Ein Bundespräsident tritt zurück!

Herford, 31. Mai 2010   Ratsmitglied Heinz-Günther Scheffer: „Das Amt des Bundespräsidenten hat ohne Not Schaden genommen!“

Das sprachliche „Geeiere“ der Politik offenbar aller Ebenen ist ja doch hinlänglich bekannt. Leider treffen wir es selbst bei der Beschreibung der gefahrvollen Auslandseinsätze unserer Bundeswehr an. So war es der aktuelle Bundesminister der Verteidigung Karl-Theodor zu Guttenberg (CSU), der den Mut hatte, deutlich zu sagen, dass sich unsere Soldaten bei einigen der Auslandseinsätze im Krieg befinden.

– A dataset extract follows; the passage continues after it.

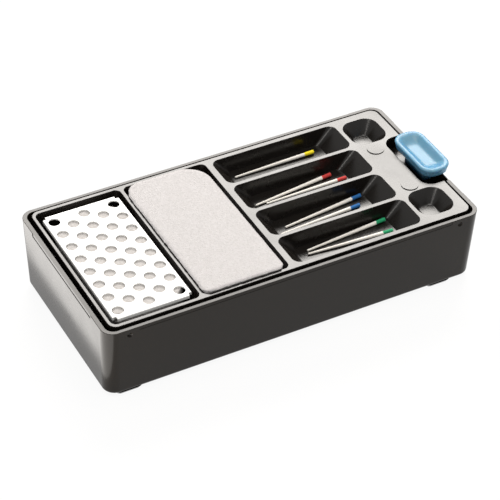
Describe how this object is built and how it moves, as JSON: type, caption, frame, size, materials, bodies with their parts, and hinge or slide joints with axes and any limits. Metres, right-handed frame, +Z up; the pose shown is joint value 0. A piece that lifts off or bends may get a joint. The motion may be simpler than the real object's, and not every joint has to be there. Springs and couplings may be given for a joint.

Bis März 1980 selbst Disziplinarvorgesetzter von 283 Soldaten, besuche ich u.a. alljährlich den vom früheren verteidigungspolitischen Sprecher Günther Nolting in Minden ins Leben gerufenen „Sicherheitspolitischen Kongress“.

Noch anlässlich des 14. „Sicherheitpolitischen Kongresses“ 2008 mochte sich der anwesende damalige Verteidigungsminister Fanz-Josef Jung (CDU) nicht dazu bekennen, dass der eine oder andere Auslandseinsatz für unsere Soldaten nichts anderes als Krieg bedeutet.

Damals ging es – neben den bereits laufenden Auslandsoperationen –  u.a. auch darum, dass sich unsere Bundesmarine mit drei Fregatten samt Beibooten an der geplanten EU-Mission zum Kampf gegen Piraten vor den Küsten Somalias und Kenias – also der Ostküste Afrikas – beteiligen sollte. Ein Einsatz, der inzwischen ebenfalls Wirklichkeit geworden ist.

Die Begründung Franz-Josef Jungs 2008 in Minden lautete wörtlich: Mehr als 80 Prozent unseres Handels gehen über See. Wenn die EU ein Mandat beschließt, sollten wir unseren Beitrag leisten.

Nicht anders habe ich die Ausführungen unseres heute mit Überraschungseffekt zurück getretenen Bundespräsidenten vom 22. Mai 2010 verstanden, die sich meines Erachtens nicht allein auf den Afghanistaneinsatz, sondern eben auf die gefährlichen Auslandseinsätze unserer Bundeswehr insgesamt bezogen.

Ungeachtet dessen, dass man Sinn und Zweck der sich auf die verfassungsrechtliche Zulässigkeit von Einsätzen nach Maßgabe des Artikels 24  Absatz 2 GG (also innerhalb von NATO- oder UN-Mandaten) stützenden Kriegseinsätze unserer Soldaten täglich hinterfragen darf und meines Erachtens auch muss, ist es natürlich überzogen – aber eben auch im politischen „Miteinander“ üblich – dass solche Ausführungen politisch ge- und bewertet, bzw. entsprechend pariert werden.

Natürlich ist die Horst Köhler in dem Zusammenhang lautstark unterstellte „Kanonenbootpolitik“ – besonders der Grünen, die derartigen Einsätzen mit dem Amtsantritt der rot-grünen Bundesregierung 1998 ebenfalls zugestimmt haben – überzogen.

Aber erleben wir es nicht bereits auch in Herford, dass der Bürgermeister und die Sprecher zum Beispiel anlässlich der alljährlichen Gedenkfeier zum Volkstrauertag am Herforder Ehrenmal, oder zum Empfang der Offiziere der in Herford stationierten Britischen Streitkräfte peinlichst auf ihre Wortwahl achten müssen. Haben wir es nicht bereits in dem Zusammenhang erlebt, dass versucht wurde, einzelne Worte auf die Waagschale zu legen und politisch zu wichten? Ja, wir haben.

Dass Horst Köhler die ihm entgegen gebrachte Kritik – noch dazu nach dem bereits erfolgten Echo seines Hauses in der letzten Woche – heute  zum Anlass für einen unangekündigten Rücktritt genommen hat, ist für mich eine Ohrfeige. So geht man mit dem dadurch nachhaltig beschädigten Amt des Bundespräsidenten nicht um. Wer das tut, weiß, welchen Schaden er anrichtet.